I LOVE what you have to say about the preaching imagination, and quite frankly, am inspired by it. At the same time, I wonder if the low-view, dumbed down, guided notes, folks have something. Certainly there is room for both. So, I suppose my question is this; Is our preaching too smart? Does it ask too much? Heck, most people in the pew think of unicorns and fairy-dust when they read "imagination."

So, as the person I consider most helpful on these matters, what do you think? Is church of Christ preaching (at least the ones you and I would care to be associated with) too professorial?

Mark Love said...

I couldn't say. I do think people have to get used to a different way of hearing a sermon. When I first went to EC, all the note takers looked absolutely lost and for about a year the notebooks stayed in the purses during the sermon. But they came out again after awhile. It took them a bit to anticipate the sermon.

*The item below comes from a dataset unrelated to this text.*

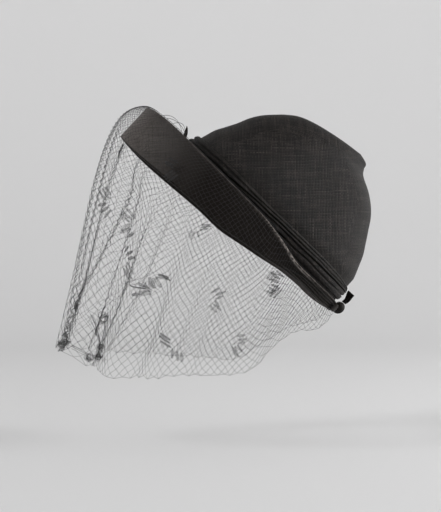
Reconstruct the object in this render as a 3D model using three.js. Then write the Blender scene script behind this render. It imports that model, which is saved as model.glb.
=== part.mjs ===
// A woman's evening hat of black sisal, held as it is worn: the hat leans back on the head.
// A blocked crown has two tucked folds of sisal round its foot. A stiff band covered in ribbon
// stands off the crown in front and lies on it behind, where a bow ties it off. A net veil hangs
// from the band's upper edge round the face to the nape, and carries darned motifs.
//
// Millimetres, +Z up. The wearer faces -Y and +X is the wearer's left. The origin is the centre
// of the head opening. The hat's own frame has the same origin and leans back by LEAN: there
// z is the height above the opening, and an angle round the hat is counted in degrees from the
// front towards the wearer's left.
import * as THREE from "three";

const DEG = Math.PI / 180;

// Crown
const LEAN = 43;
const CROWN_LENGTH = 217;
const CROWN_WIDTH = 168;
const CROWN_HEIGHT = 134.4;
const SISAL_WALL = 1.4;
const CROWN_SQUARENESS = 2.2;
const COLUMNS = 40;
const SEAT_GAP = 0.3;

// Tucked folds at the foot of the crown
const FOLD_FOOT = 12;
const FOLD_LOWER_WIDTH = 10;
const FOLD_LOWER_DEPTH = 4.6;
const FOLD_UPPER_WIDTH = 11;
const FOLD_UPPER_DEPTH = 5;
const FOLD_LIFT = 1.6;
const LIFT_ANGLE = 100;
const LIFT_SPREAD = 28;

// Brim band
const BAND_STAND_OFF = 53.4;
const BAND_UPPER_HEIGHT = 22;
const BAND_WIDTH = 39;
const BAND_THICKNESS = 2.6;
const BAND_ROLL = 2.2;
const ROLL_ANGLE = 118;
const ROLL_SPREAD = 22;

// Bows
const RIBBON_THICKNESS = 1.2;
const BACK_KNOT = { width: 13, depth: 11, height: 13 };
const LOOP_LENGTH = 24;
const LOOP_WIDTH = 9;
const LOOP_DEPTH = 5;
const TAB_LENGTH = 12.5;
const TAB_WIDTH = 8.5;
const TAB_TWIST = 25;
const FRONT_KNOT = { width: 10, depth: 6, height: 8 };
const LEAF_LENGTH = 14;
const LEAF_WIDTH = 7;

// Veil
const VEIL_WALL = 1;
const VEIL_GAP = 0.9;
const VEIL_END_ANGLE = 160;
const VEIL_REACH = 193;
const VEIL_DROP = 139;
const VEIL_HALF_WIDTH = 79;
const VEIL_SPRING = 45;
const FOLD_DEPTH = 9;

// Gaps of the net, cut larger and fewer than its own meshes
const NET_ACROSS = 11;
const NET_DOWN = 7;
const NET_CROWDING = 0.45;
const NET_STRAND = 5.8;
const NET_FACET = 19;
const LEAST_GAP_SHARE = 0.4;

// Darned motifs
const MOTIF_SIZE = 20;
const WING_TILT = 45;
const MOTIF_THICKNESS = 1.2;
const MOTIF_GAP = 0.5;
const MOTIF_PROBES = 24;

// One row for each level of the crown. Height is a share of CROWN_HEIGHT, front and back are
// shares of half of CROWN_LENGTH, and side is a share of half of CROWN_WIDTH.
const crownLevels = [
  { height: 0.0, front: 1.0, back: 0.965, side: 1.0 },
  { height: 0.275, front: 0.945, back: 0.962, side: 0.99 },
  { height: 0.31, front: 0.932, back: 0.949, side: 0.983 },
  { height: 0.39, front: 0.9, back: 0.912, side: 0.958 },
  { height: 0.455, front: 0.853, back: 0.88, side: 0.932 },
  { height: 0.54, front: 0.795, back: 0.816, side: 0.885 },
  { height: 0.625, front: 0.747, back: 0.751, side: 0.83 },
  { height: 0.7, front: 0.686, back: 0.7, side: 0.765 },
  { height: 0.775, front: 0.599, back: 0.627, side: 0.675 },
  { height: 0.835, front: 0.519, back: 0.54, side: 0.578 },
  { height: 0.893, front: 0.41, back: 0.405, side: 0.45 },
  { height: 0.938, front: 0.235, back: 0.352, side: 0.33 },
  { height: 0.975, front: 0.0, back: 0.325, side: 0.18 },
];
const CROWN_TIP_BACK = 0.23;

// Dents of the blocked crown. Angle and spread are degrees round the hat, height and reach are
// shares of CROWN_HEIGHT, and depth is a share of CROWN_HEIGHT, inwards.
const crownDents = [
  { angle: 163, spread: 24, height: 0.85, reach: 0.09, depth: 0.03 },
  { angle: 205, spread: 20, height: 0.76, reach: 0.11, depth: 0.026 },
  { angle: 118, spread: 26, height: 0.9, reach: 0.07, depth: -0.014 },
  { angle: 52, spread: 24, height: 0.78, reach: 0.12, depth: 0.014 },
  { angle: 318, spread: 28, height: 0.72, reach: 0.12, depth: 0.016 },
  { angle: 262, spread: 24, height: 0.84, reach: 0.1, depth: 0.012 },
];

// The folds of sisal: the width of the upper one and the depth of both, as shares of their
// named sizes.
const foldRows = [
  { angle: 0, width: 1.3, depth: 1.2 },
  { angle: 45, width: 1.1, depth: 1.1 },
  { angle: 90, width: 0.78, depth: 1.0 },
  { angle: 135, width: 0.7, depth: 0.8 },
  { angle: 180, width: 0.36, depth: 0.6 },
];

// Sections of the folds: out is a share of the depth and up is a share of the width.
const lowerSection = [
  { out: 0, up: 0 },
  { out: 0.55, up: 0.02 },
  { out: 0.92, up: 0.3 },
  { out: 1, up: 0.7 },
  { out: 0.8, up: 0.98 },
  { out: 0, up: 1 },
];
const upperSection = [
  { out: 0, up: 0 },
  { out: 0.9, up: 0.03 },
  { out: 1, up: 0.3 },
  { out: 0.72, up: 0.8 },
  { out: 0.4, up: 1 },
  { out: 0, up: 0.97 },
];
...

I will say that preaching is folk art, or should be. It should be in the vernacular. People shouldn't feel that they're not smart enough or hip enough to listen to the sermon. I don't think what I'm proposing is by definition professorial or high brow.That doesn't mean that everyone has to "get" everything in every sermon. Or that a sermon can't be smart.

I think Buttrick's notion of preaching in moves and framing helps here. It plants enough declarative flags along the way that people don't get lost forever if they miss something early.

But, there's no one formula. I've never used a handout in a sermon and I seldom use powerpoint. And that's in part because of how I think of preaching and outlines and powerpoint, but a lot of it is about what I'm good at and not good at. If I were good at it, I might do it more.

Last point. I was fairly transparent with the congregation about my commitments in preaching. I let them know what I was trying to do, especially how my preaching instincts were formed by the encounter with Scripture itself. I brought them into my sermon prep on Wed night. I think that kind of thing helps immensely.